David Rieff, who reported on some of the worst years of the Balkan war, believes that it was the inability to forget that drove the conflict. Having witnessed the use of historical grievances, such as the seventeenth-century siege of Vienna, as motivation to fight, Rieff asserts that “almost all the conflicts in the world are caused by too much remembering: refreshing religious divisions, tribal feuds, border conflicts, humiliations and expulsions.” What else but memory, Rieff asks, causes Sunni to fight Shia and Hindu to fight Muslim: “For everything must end, including the work of mourning … otherwise the blood never dries, the end of a great love becomes the end of love itself, and, as they used to say in Ireland, long after the quarrel has stopped making any sense, the memory of the grudge endures.”
This is what happens when there is remembrance without reconciliation. We should seek to understand the historical truth as to what crimes were committed. Injustices should be established and recognised publicly. It’s crucial, however, that this is done even-handedly, for all sides involved in the conflict. Grudges are more likely to persist when your foes’ crimes are remembered but yours are forgotten. Truth and reconciliation commissions that have been successful in Argentina, Northern Ireland and South Africa have tried to balance the need for justice for those who have suffered against the need to avoid future injustices. These processes are designed to help groups recognise injustices, but ultimately let go of their grudges. The challenge is to acknowledge the injustice and move past it, whilst honouring the memory of the victims of injustice through remembrance, as Margalit demands. The two tasks are not antithetical, though they always exist in uneasy tension.
One of the purposes of the Last Post in Remembrance Day ceremonies is to summon the spirits of the fallen to the Cenotaph. We should create societies that would satisfy the fallen, if they could come back to life and see what we have built on the basis of their sacrifice. We must understand how our past shapes our present and acknowledge that Fabre is right: choosing what to remember is a moral decision. Our past defines us, but we are constantly rewriting the past to support the narratives of the present, even when that past is written in stone and cast in bronze.

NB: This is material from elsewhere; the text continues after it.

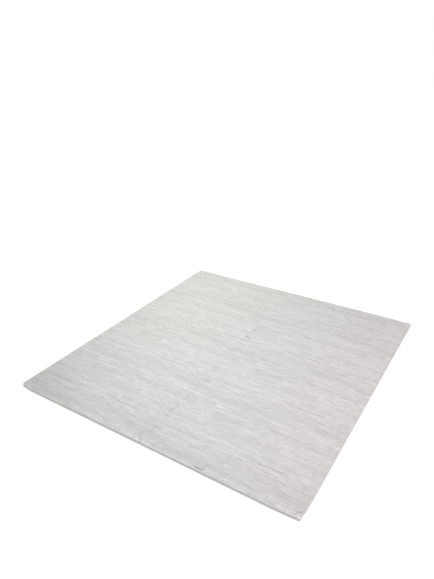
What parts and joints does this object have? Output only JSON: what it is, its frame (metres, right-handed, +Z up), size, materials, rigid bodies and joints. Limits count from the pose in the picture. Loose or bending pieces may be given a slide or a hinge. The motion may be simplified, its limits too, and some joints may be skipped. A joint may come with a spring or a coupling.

We should honour our fallen and remember their sacrifice, treating the spaces where we hold their memorials as sacred, but also remember all victims of state action or inaction, no matter how painful that may be because, of course, if we do not learn from our past, we remain doomed to repeat it.
Andy donated his fee to the British Legion
What a profound and thought-provoking treatise on Remembrance. Thank you. At this time when the usual rituals of Remembrance are curtailed by Covid, it feels especially vital that a real and respectful investigation of what it means should occur.
Thanks for a very fine essay.
Fantastic read. I was born 1980’s and remember singing remembrance songs wearing a poppy in first school. As you say, it was mourning, sadness, reflection. I felt that as a young boy and it is what I carry with me. A necessary part of remembering war and our history as a nation.